Bennett has given this presentation so many times that he probably could do it in his sleep. The state has $20.3 billion in highway needs over the next 10 years but only $3.6 billion in expected revenues. While construction costs are rising, the primary means of funding highways, federal and state motor fuels taxes, have not been increased for decades and are producing less revenue because cars are becoming more fuel efficient. Yes, Arkansas voters passed an interstate bond issue in 2011 and a half-cent sales tax for highways in 2012. Together, those will affect less than 4 percent of the state’s roadways.
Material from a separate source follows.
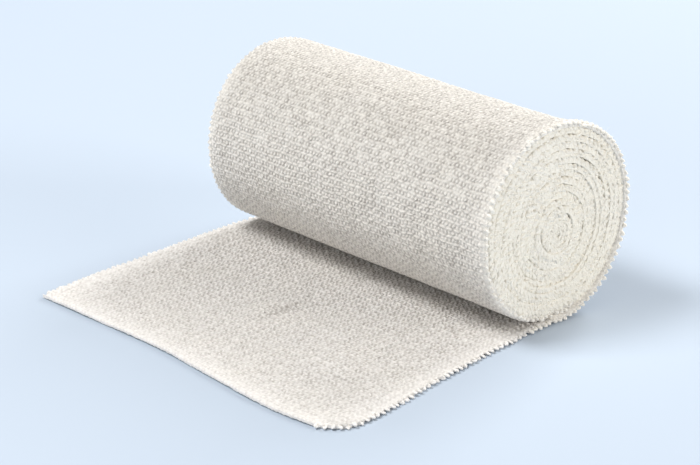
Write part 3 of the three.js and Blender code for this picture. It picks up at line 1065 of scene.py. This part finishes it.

Bennett has been in his position long enough that the fire in his eyes that day was accompanied by a hint of desperation and frustration in his voice. Two years ago, a similar bill started out with broad support, but it failed under opposition from competing interests who feared highways would take a bigger slice of their pie. Gov. Beebe was adamantly opposed, and it failed.
Douglas’ bill did pass out of the committee, but, near the end of the meeting, Hutchinson’s Department of Finance and Administration director, Larry Walther, testified against it, saying it would create holes in the state budget. That was an ominous sign for the bill’s supporters: It meant Hutchinson is opposed. Highways at this point are not his thing – not at the expense of other things, anyway. This week, Douglas announced that, because of the governor’s opposition, he was putting the bill on hold for a while.
The funding model for highways is not sustainable, at the state or national levels. Highways and bridges that aren’t properly maintained now will have to be replaced later, at much higher costs.
How soon the problem is addressed matters. A lot more gets done when there’s fresh blood in the Governor’s Mansion and the governor still has fire in his eyes.